Larry Pryor, Sulphur Springs (Sulphur Springs, TX): Pryor’s a multi-sport star and also plays both sides of the ball for Sulphur Springs, a place that by the sound of it I wouldn’t drink the water. Pryor’s a Texas lean and will most likely end up at safety, or perhaps even linebacker.
Johnny Shaw, West Orange-Stark (Orange, TX): Shaw’s a physical safety who has some coverage work ahead of him if he wants to survive in the Big 12. When in position to make a play he does have good ball skills, but he’s inconsistent in that regard. He’s committed to Texas after originally pledging to TCU.
Deionte Thompson, West Orange-Stark (Orange, TX): Thompson shook the Texas recruiting landscape when he committed to Alabama last spring after being a life-long fan of Texas.
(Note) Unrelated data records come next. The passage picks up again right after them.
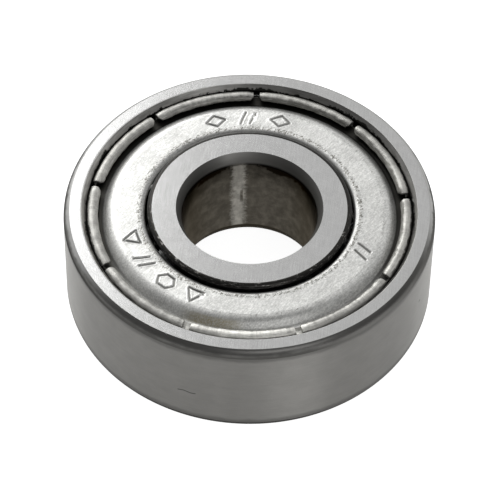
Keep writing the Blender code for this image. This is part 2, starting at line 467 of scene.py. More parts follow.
def face_steel():
    """The flat side faces of both rings: bright, with fine scratches both ways."""
    look = Finish("face_steel", 0.2)
    cloud = look.noise(look.place, 1.6)
    upright = look.noise(look.brushed(84, 1.6, 0.05), 1.0, 4.0, 0.7)
    slanted = look.noise(look.brushed(-28, 0.9, 0.03), 1.0, 4.0, 0.7)
    scratches = look.math("ADD", upright, look.math("MULTIPLY", slanted, 0.6))
    shade = look.math(
        "MULTIPLY", look.ramp(cloud, 0.3, 0.7, 0.97, 1.03), look.ramp(scratches, 0.5, 1.1, 0.9, 1.1),
    )
    return look.finish(look.scale_colour((0.43, 0.43, 0.425), shade), normal=look.bump(scratches, 0.0015))


def outside_steel():
    """The outside of the outer ring, ground round and round, with one short scratch, and painted shade and
    light in its tone.
    """
    look = Finish("outside_steel", 0.42, anisotropic=0.85)
    look.round_the_axis()
    lines = look.noise(look.rim(5.0, 14.0), 1.0, 5.0, 0.7)
    patches = look.noise(look.rim(9.0, 1.2), 1.0, 4.0, 0.6)
    shade = look.math(
        "MULTIPLY", look.ramp(lines, 0.3, 0.7, 0.96, 1.04), look.ramp(patches, 0.3, 0.7, 0.95, 1.05),
    )
    # Painted shade: the outside darker next to its top and bottom corners, along a ragged line.
    uneven = look.math("ADD", look.math("ABSOLUTE", look.z), look.ramp(patches, 0.3, 0.7, -0.08, 0.08))
    edge = look.ramp(uneven, HALF_WIDTH - 0.94, HALF_WIDTH - 0.6, 1.0, 0.6)
    # Painted highlight: a lighter upright band at one angle round the outside.
    painted_highlight_band = look.math("MULTIPLY", look.band(look.angle, math.radians(PAINTED_HIGHLIGHT_ANGLE), 0.04, 0.22), 0.22)
    # Painted light: the outside lighter towards its left and right sides.
    sides_painted_light = look.ramp(look.math("ABSOLUTE", look.x), 9.0, 10.9, 1.0, 1.35)
    shade = look.math("MULTIPLY", look.math("MULTIPLY", shade, edge), look.math("ADD", sides_painted_light, painted_highlight_band))
    # The base is darker than the faces' steel as painted shade, standing in for a shaded floor mirrored in
    # it.
    steel = look.scale_colour((0.175, 0.172, 0.163), shade)
    wander = look.math("MULTIPLY", look.math("SINE", look.math("MULTIPLY", look.angle, 70.0)), 0.04)
    along = look.band(look.angle, math.radians(SCRATCH_ANGLE), math.radians(2.6), math.radians(0.6))
    across = look.band(look.math("ADD", look.z, wander), SCRATCH_HEIGHT, 0.02, 0.045)
    scratch = look.math("MULTIPLY", along, look.math("MULTIPLY", across, 0.75))
    speck = look.math("MULTIPLY", look.band(look.angle, math.radians(SPECK_ANGLE), 0.005, 0.008), 0.8)
    speck = look.math("MULTIPLY", speck, look.band(look.z, SPECK_HEIGHT, 0.04, 0.08))
    return look.finish(look.mix(look.math("MAXIMUM", scratch, speck), steel, (0.03, 0.03, 0.028)))


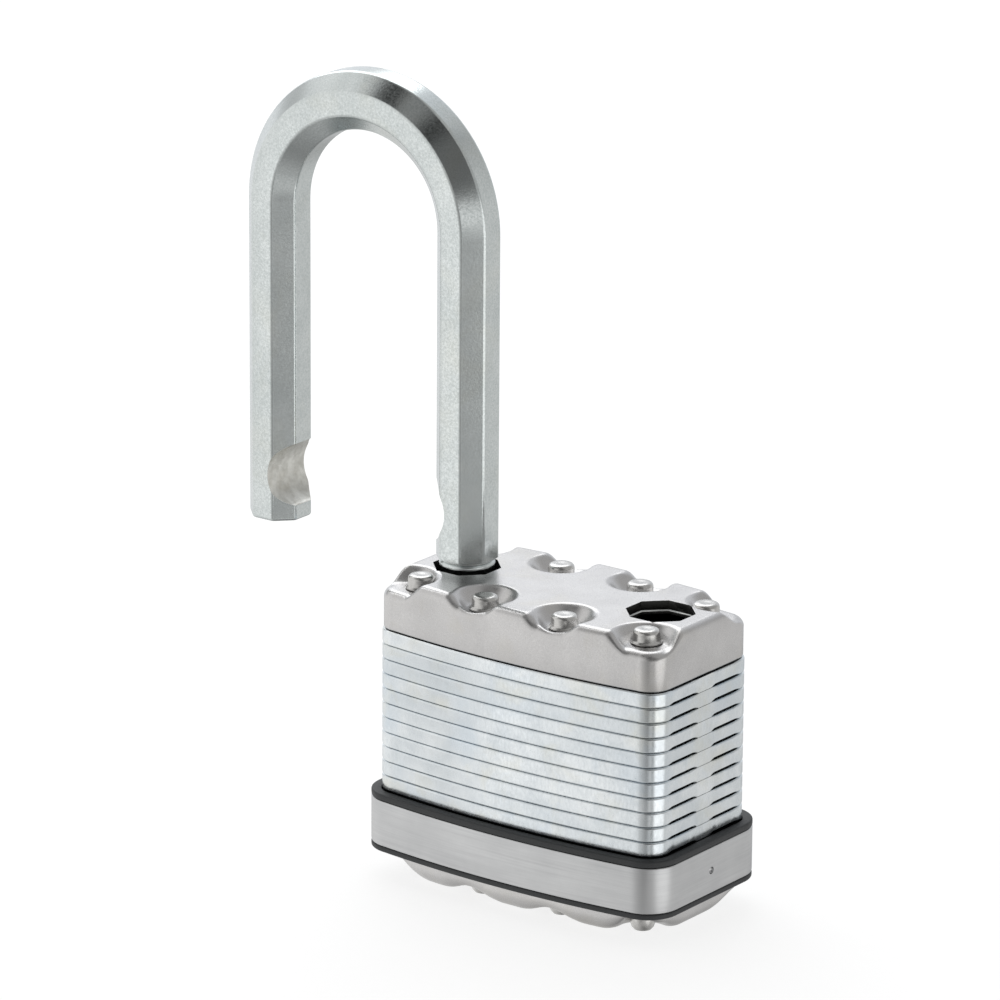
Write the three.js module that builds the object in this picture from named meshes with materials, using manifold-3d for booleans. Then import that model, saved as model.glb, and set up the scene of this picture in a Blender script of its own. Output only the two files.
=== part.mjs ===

He’s a condor in the secondary with his 6-2 height and long arms. He’s also very physical, but his coverage skills are yet to be determined.
KeKe Coutee, Lufkin (Lufkin, TX): He could end up at corner or receiver at Texas, but one thing’s for sure is he’s an explosive option at either. I think he ends up in the slot.
Morie Evans, Huntsville (Huntsville, TX): I’m shocked Evans hasn’t received more attention. He could play safety or slot receiver. He’s a thickly built play maker who’s unafraid to bring his hat. He’s often featured in jet motion where his athleticism is evident.
Jeff Gladney, New Boston (New Boston, TX): Gladney has received a lot of letters from Notre Dame but I’m not sure if they’ll make a serious push for him. He’s another guy that should be getting way more attention. He could play corner, but he’s electric with the ball in his hands so I’d slot him on offense.
JW Ketchum, Fort Bend Marshall (Missouri City, TX): Ketchum has been picking up offers as a quarterback but I think his abilities will lead him to wide receiver. He has long arms, huge, strong hands, and the temperament that makes him think every ball is his. His upbringing has hardened him, I think his Mom was Della Reese in Harlem Nights. He’s the teammate of Kendall Sheffield, but these two couldn’t be any more different when comparing disposition.
Now, have your people call my people about that coaching trade.